Mientras el sueño se acercaba, las imágenes del pasado comenzaron a deslizarse en mi mente, como sombras que no podía controlar. Las caras de aquellos que una vez estuvieron tan cerca de mí —mis amigos, mi familia, y, sobre todo, él— desfilaban una tras otra. La mezcla de recuerdos felices y dolorosos se entrelazaba en una maraña que me estrujaba el corazón.
Las lágrimas comenzaron a acumularse en mis ojos, pero no tenía la energía para detenerlas. Eran lágrimas silenciosas, sin fuerza, que rodaban por mis mejillas mientras caía lentamente en la oscuridad del sueño. Tal vez, pensé, al menos en mis sueños podría encontrar algo de paz.

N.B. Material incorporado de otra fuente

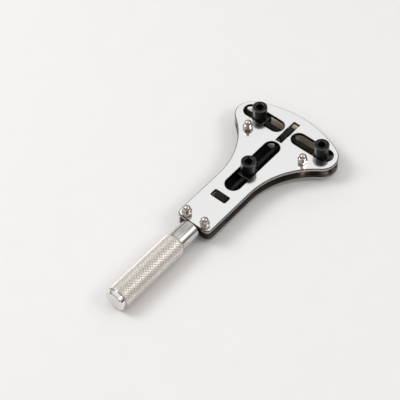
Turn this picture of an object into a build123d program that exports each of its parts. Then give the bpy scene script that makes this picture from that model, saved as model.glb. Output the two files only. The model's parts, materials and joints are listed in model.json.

A la mañana siguiente me levanté sintiendo el cuerpo pesado, como si las emociones de la noche anterior se hubieran quedado adheridas a mi piel. Los ojos hinchados, seguramente por las lágrimas que se habían escapado sin que me diera cuenta. Me movía como una sombra por la habitación, recogiendo un suéter que había dejado tirado y deslizándolo por mis brazos.
Bajé las escaleras lentamente, arrastrando los pies hacia la cocina, donde Esther ya estaba preparando el desayuno. Cuando me vio, me dedicó una sonrisa cálida. Intenté devolverla, pero lo único que conseguí fue una mueca torcida. Caminé hacia el comedor, donde encontré a mis padres. Ayer no se molestaron en recibirme, y ahora, después de tres años sin verlos, no sabía cómo comportarme frente a ellos.
Mi padre estaba sumergido en la lectura de su periódico, mientras que mi madre apenas me dedicó una fugaz mirada. Estaba concentrada en darle de comer a Chloe. Tragué saliva y me senté, esperando, casi anhelando, que alguno de los dos notará mi presencia. Pero ese momento nunca llegó.
Mi padre cerró el periódico con calma, dio un último sorbo a su café, y se levantó. Besó a mi madre en la mejilla y dejó un beso rápido en la cabeza de Chloe antes de salir de la habitación, sin siquiera mirarme.
Mi madre, siguiendo a mi padre, se levantó con Chloe en brazos y llamó a Esther para que la tomara, antes de marcharse al trabajo, sin mediar palabra, como si yo no estuviera ahí.